Une méthode d’évaluation des stocks à rotation lente établissant la réalité de la dépréciation, selon les juges du fond
Contrairement à l’administration fiscale, la cour administrative d’appel de Douai valide la méthode de calcul retenue par la société pour la dépréciation de ses stocks à rotation lente (voir § 6-3).
Les juges du fond relèvent que les pièces détachées, qui consistent essentiellement en des éléments métalliques stockés dans des conditions optimales, ne subissent pas d'altération physique avec le temps. Néanmoins, la valeur d'usage de certains des articles stockés est susceptible de diminuer dans la mesure où les ventes de nombreuses références tendent à se réduire dans le temps, voire à atteindre un niveau nul, en raison d'une obsolescence technique de pièces spécifiques à certaines activités industrielles.
La cour administrative d’appel de Douai considère donc que les pièces détachées subissent une dépréciation homogène et qu’une individualisation de la dépréciation pour les différentes références de pièces en stock ou une catégorisation de celles-ci est inutile dans la mesure où la méthode mise en œuvre par la société (voir § 6-3) permet de tenir compte de manière suffisante de l’obsolescence technique propre à chacune.
Elle estime également que les réapprovisionnements très limités de certaines références incluses dans les provisions ne peuvent remettre en cause le bien-fondé de la méthode d'évaluation mise en œuvre.

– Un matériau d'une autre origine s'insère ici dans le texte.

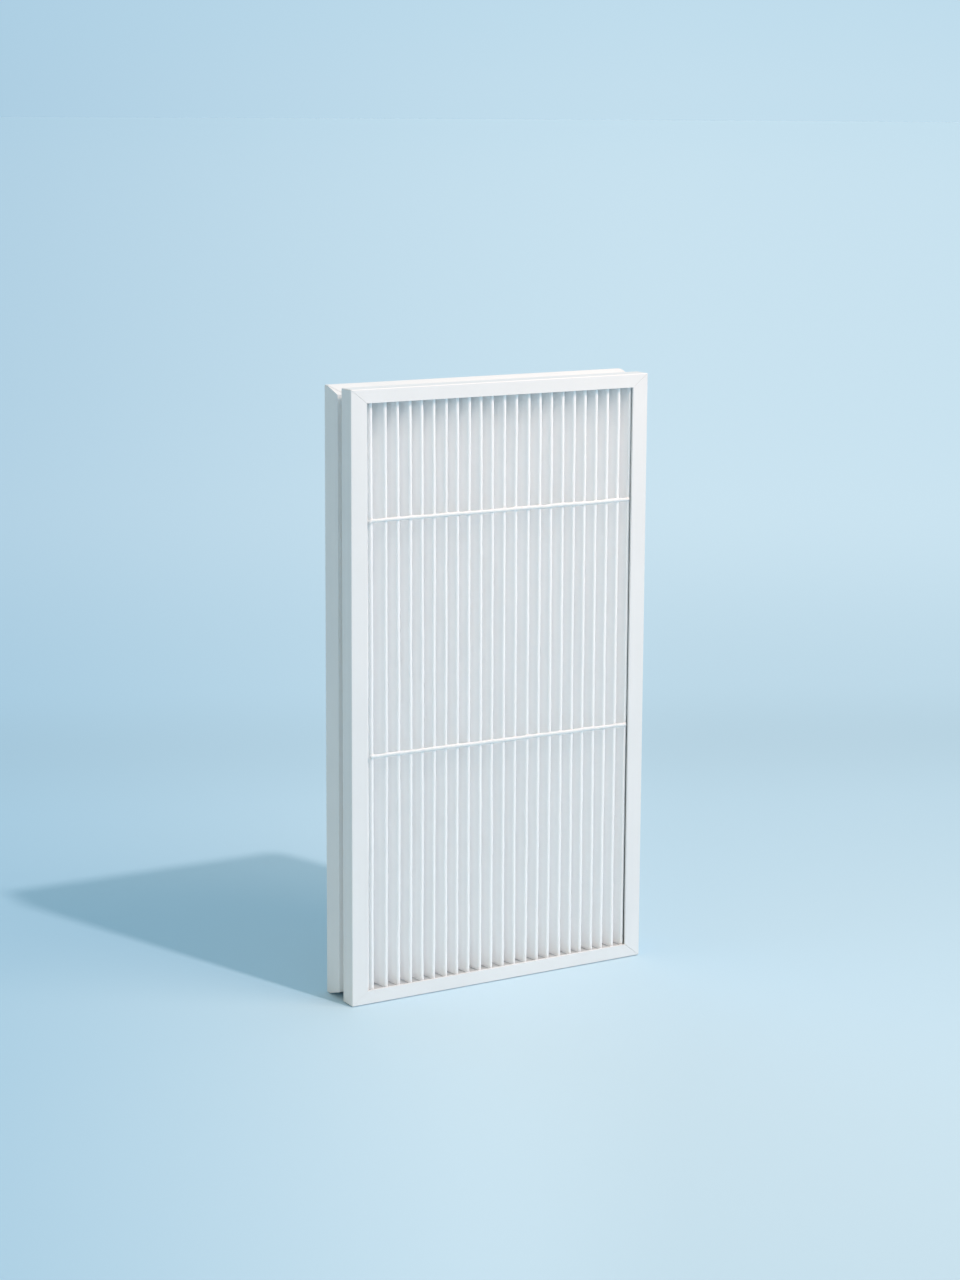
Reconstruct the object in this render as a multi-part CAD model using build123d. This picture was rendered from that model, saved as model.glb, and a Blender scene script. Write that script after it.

En effet, la probabilité de réalisation du risque lié à la perte de valeur d'usage doit s'apprécier à la clôture de chaque exercice et la réalisation ultérieure d'un niveau significatif de ventes d'articles ayant fait l'objet d'une provision demeure sans incidence sur le bien-fondé de cette appréciation.
C’est ainsi que la cour administrative d’appel de Douai juge que, eu égard à la spécificité de l’activité exercée par la société, la méthode d’évaluation des stocks à rotation lente permet de déterminer le montant des provisions constituées avec une approximation suffisante.
Elle en conclut que la provision pour dépréciation des stocks est bien justifiée et que c’est à tort que le tribunal administratif a remis en cause sa déductibilité.